Eduard Alexander


Eduard Ludwig Alexander was a German politician of the Communist Party and a representative in the Reichstag.

Career

Eduard Ludwig Alexander was born in Essen; his father was an office manager. He attended the Royal Gymnasium at Burgplatz zu Essen, where he received his Abitur in 1900. He then studied at the Humboldt University of Berlin, at the Albert Ludwig University of Freiburg, and at the Université de Lausanne Jura, working from 1911 as a Rechtsanwalt and Justiziar in Berlin.
In 1917 Alexander was involved in the formation of the Spartacus League and joined the Communist Party of Germany together with his wife upon the founding of the party in the Communist Party in 1918-1919. Between 1921 and 1925, he was a city councillor in Berlin while simultaneously serving, under the pseudonym Eduard Ludwig, as head of the press service of the KPD and financial editor of Die Rote Fahne.
At Pentecost in 1923, he and his wife Gertrud participated in the Marxist Labor Week and founded the Frankfurt Institute for Social Research.
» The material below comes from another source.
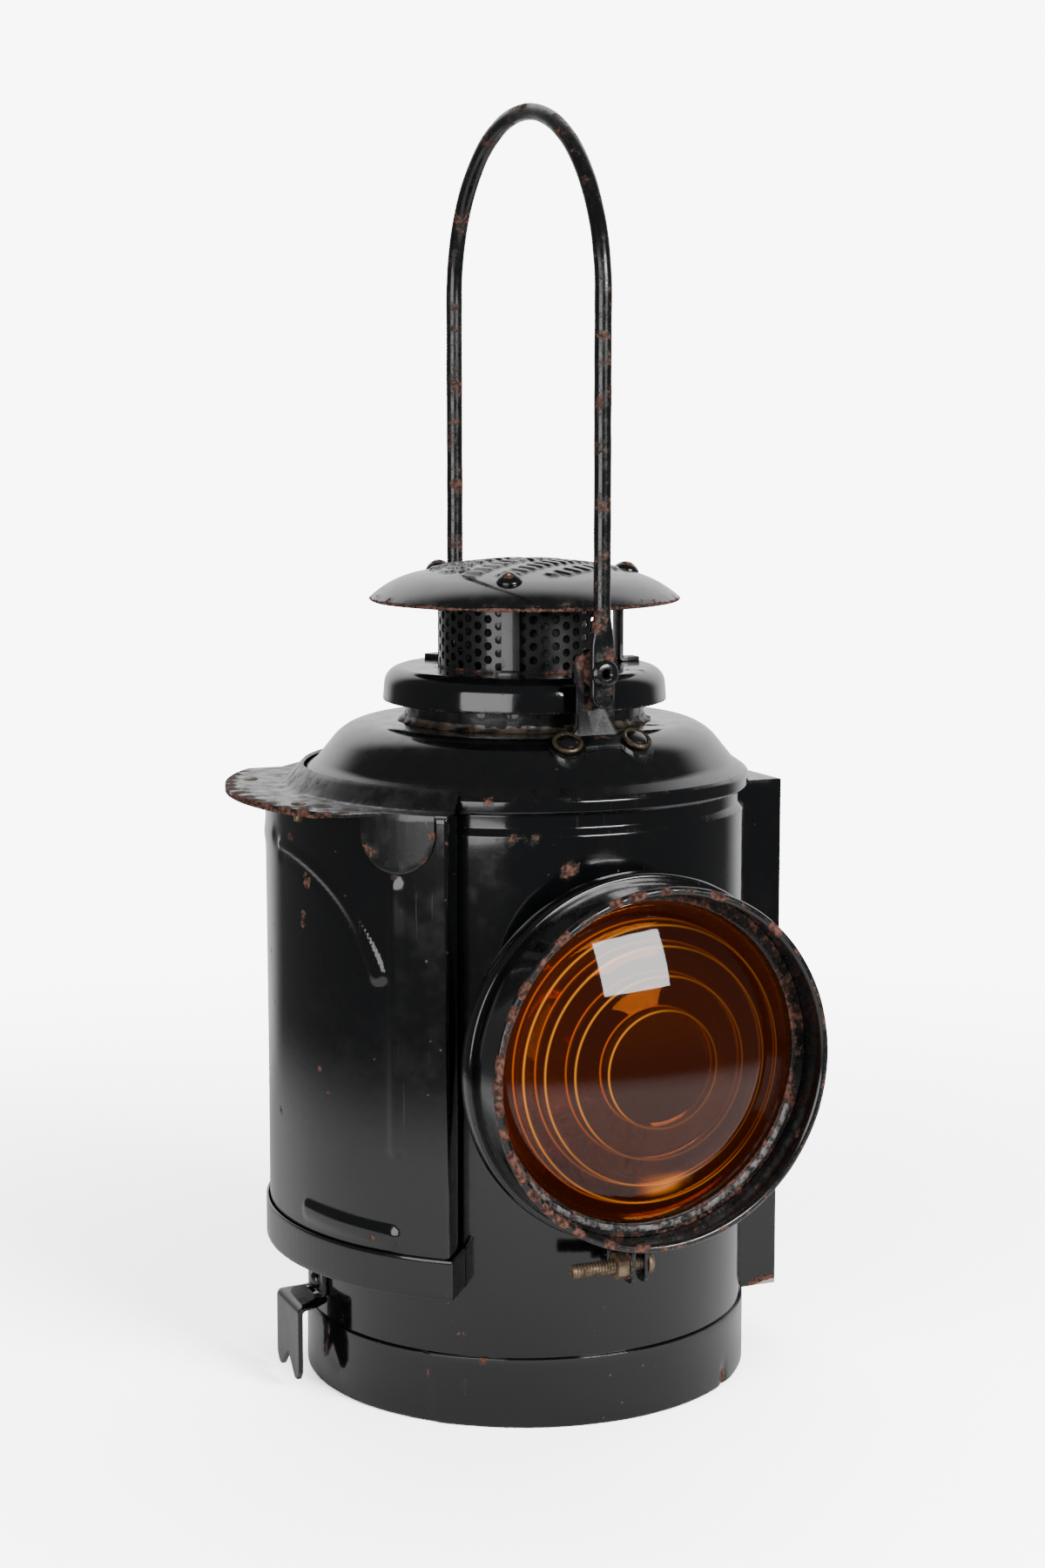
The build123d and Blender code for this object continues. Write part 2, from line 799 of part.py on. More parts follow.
def lens_socket():
    """The tube soldered to the case, dished out in front to hold the gasket and the lens."""
    dish = lens_socket_y - pressed_sheet
    points = [
        (lens_hole_r, 0),
        (lens_hole_r + lens_tube, 0),
        (lens_hole_r + lens_tube, dish),
        (lens_socket_r, dish),
        (lens_socket_r, lens_front_y - seat_gap),
        (lens_socket_r - pressed_sheet, lens_front_y - seat_gap),
        (lens_socket_r - pressed_sheet, lens_socket_y),
        (lens_hole_r, lens_socket_y),
    ]
    return lens_turned(points) - disc(case_r + seat_gap, 0, 2 * lens_z)


def lens_gasket():
    """The felt ring behind the lens."""
    points = [(gasket_inner_r, lens_socket_y), (lens_flange_r, lens_socket_y)]
    points += [(lens_flange_r, lens_back_y), (gasket_inner_r, lens_back_y)]
    return lens_turned(points)


def lens_surface(radius):
    """How far forward the lens's outer face is at a radius."""
    ball = (lens_visible_r**2 + lens_bulge**2) / (2 * lens_bulge)
    return lens_front_y + lens_bulge - ball + sqrt(ball**2 - radius**2)


def lens():
    """The signal lens: smooth and domed outside, stepped in rings inside."""
    ball = (lens_visible_r**2 + lens_bulge**2) / (2 * lens_bulge)
    half = asin(lens_visible_r / ball) / 2
    middle = (ball * sin(half), lens_front_y + lens_bulge - ball + ball * cos(half))
    front = ThreePointArc((0, lens_front_y + lens_bulge), middle, (lens_visible_r, lens_front_y))
    points = [(lens_visible_r, lens_front_y), (lens_flange_r, lens_front_y), (lens_flange_r, lens_back_y)]
    points.append((ring_radii[-1], lens_back_y))
    for outer in reversed(ring_radii):
        depth = lens_surface(outer) - lens_wall
        points.append((outer, depth + ring_step if outer < ring_radii[-1] else depth))
        if outer < ring_radii[-1]:
            points.append((outer, depth))
    points.append((0, lens_surface(0) - lens_wall - 1))
    points.append((0, lens_front_y + lens_bulge))
    outline = Curve() + front + Polyline(*points)
    face = make_face((Plane.XZ * outline).edges())
    return Pos(0, 0, lens_z) * Rot(90, 0, 0) * revolve(face, axis=Axis.Z)


def lens_ring():
    """The thin ring that holds the lens in from the front."""
    outer = hood_inner_r - seat_gap
    points = [(lens_visible_r, lens_front_y), (outer, lens_front_y)]
    points += [(outer, lens_front_y + pressed_sheet), (lens_visible_r, lens_front_y + pressed_sheet)]
    return lens_turned(points)


def lens_hood():
    """The hood round the lens, with a wired front edge."""
    outer = hood_inner_r + hood_sheet
    barrel = lens_turned(
        [(hood_inner_r, hood_back_y), (outer, hood_back_y), (outer, hood_rim_y), (hood_inner_r, hood_rim_y)]
    )
    wire = Pos(0, -hood_rim_y, lens_z) * Rot(90, 0, 0) * Torus(outer - hood_sheet / 2, hood_wire_r)
    return barrel + wire


def hood_clamp():
    """The split band that grips the hood on its socket, with two lugs at the bottom."""
    inner = hood_inner_r + hood_sheet + seat_gap
    outer = inner + clamp_thick
    band = lens_turned(
        [(inner, clamp_back_y), (outer, clamp_back_y), (outer, clamp_front_y), (inner, clamp_front_y)]
    )
    band -= slab(-lug_gap / 2, lug_gap / 2, -clamp_front_y - 1, -clamp_back_y + 1, 0, lens_z)
    root = lens_z - outer + clamp_thick / 2
    for side in (-1, 1):
        near = side * lug_gap / 2
        far = side * (lug_gap / 2 + lug_thick)
        lug = slab(min(near, far), max(near, far), -clamp_front_y, -clamp_back_y, lug_bottom_z, root)
        band += lug - Pos(0, -clamp_back_y + 1, lens_z) * Rot(90, 0, 0) * disc(inner, -5, 20)
    return band - bolt_rod(bolt_r + seat_gap, -50, 50)


def bolt_rod(radius, x0, x1):
    """A rod on the clamp bolt's axis."""
    y = -(clamp_back_y + clamp_front_y) / 2
    return Pos(x0, y, bolt_z) * Rot(0, 90, 0) * disc(radius, 0, x1 - x0)


lug_face = lug_gap / 2 + lug_thick


def clamp_bolt():
    """The clamp bolt: round head on the socket side, long thread towards the door."""
    return bolt_rod(bolt_r, -bolt_reach, lug_face) + bolt_rod(bolt_head_r, lug_face, lug_face + bolt_head)


def clamp_washer_ring():
    """Washer under the clamp nut."""
    face = -lug_face
    return bolt_rod(bolt_r * 2, face - clamp_washer, face) - bolt_rod(bolt_r + seat_gap, -50, 50)


def clamp_nut():
    """Hexagon nut on the clamp bolt."""
    face = -lug_face - clamp_washer
    y = -(clamp_back_y + clamp_front_y) / 2
    flats = extrude(RegularPolygon(nut_flats / sqrt(3), 6), nut_thick)
    nut = Pos(face - nut_thick, y, bolt_z) * Rot(0, 90, 0) * flats
    return nut - bolt_rod(bolt_r + 0.01, -50, 50)


# ---- bracket socket and locating hook ----

def bracket_socket():
    """The square pocket that drops over a signal post's lamp bracket: open below, closed on top."""
    half = socket_width / 2
    inner_half = half - socket_wall
    inner_x = socket_out_x - socket_wall
    pocket = slab(0, socket_out_x, -half, half, socket_bottom_z, socket_top_z)
    pocket -= slab(0, inner_x, -inner_half, inner_half, 0, socket_top_z - socket_wall)
    pocket -= disc(case_r + seat_gap, 0, 2 * socket_top_z)
    return pocket - disc(case_r + band_sheet + seat_gap, 0, band_height + seat_gap)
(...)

In 1927 he was a co-founder of the Marxist Labor School, which taught Hermann Duncker, Jürgen Kuczynski, Georg Lukács and Karl August Wittfogel among others.
In the 1928 election, Alexander was elected to the Reichstag, but was not allowed to run in the 1930 election as a member of the so-called Conciliator faction.
In 1931, he was elected mayor of the city of Boizenburg with the support of both the KPD and SPD, but was not able to assume office due to a breakdown of the party alliance.
Following the Nazi rise to power in 1933, Alexander was disbarred on the grounds that he was allegedly half-Jewish. Later the same year, he was appointed as an arbitrator for trade affairs of the German-Russian trading association.
On 22 August 1944, Eduard Ludwig Alexander was arrested as part of the "Aktion Gitter" campaign and transferred to Sachsenhausen concentration camp. He died in transit to Bergen-Belsen concentration camp on 1 March 1945.

Personal life

In 1902, he met Gertrud Gaudin, who at that time was graduating from art studies in Berlin. They married in 1908; under her married name Gertrud Alexander was later known as a communist politician, author, publicist and cultural critic. They divorced in the 1920s and in 1925 she moved to Moscow with both of their children.
In 1929 he married Maria Seyring, a physician, with whom he had three children.

Memorials

In Berlin since 1992, Alexander's name appears on one of the 96 plaques in the Memorial to the Murdered Members of the Reichstag, on the corner of Scheidemannstraße / Republic Square in Berlin near the Reichstag building.
In March 2009, in front of Alexander's former residence at Cimbernstraße 13 in the Steglitz-Zehlendorf – Nikolassee district of Berlin, a Stolperstein was laid in his memory.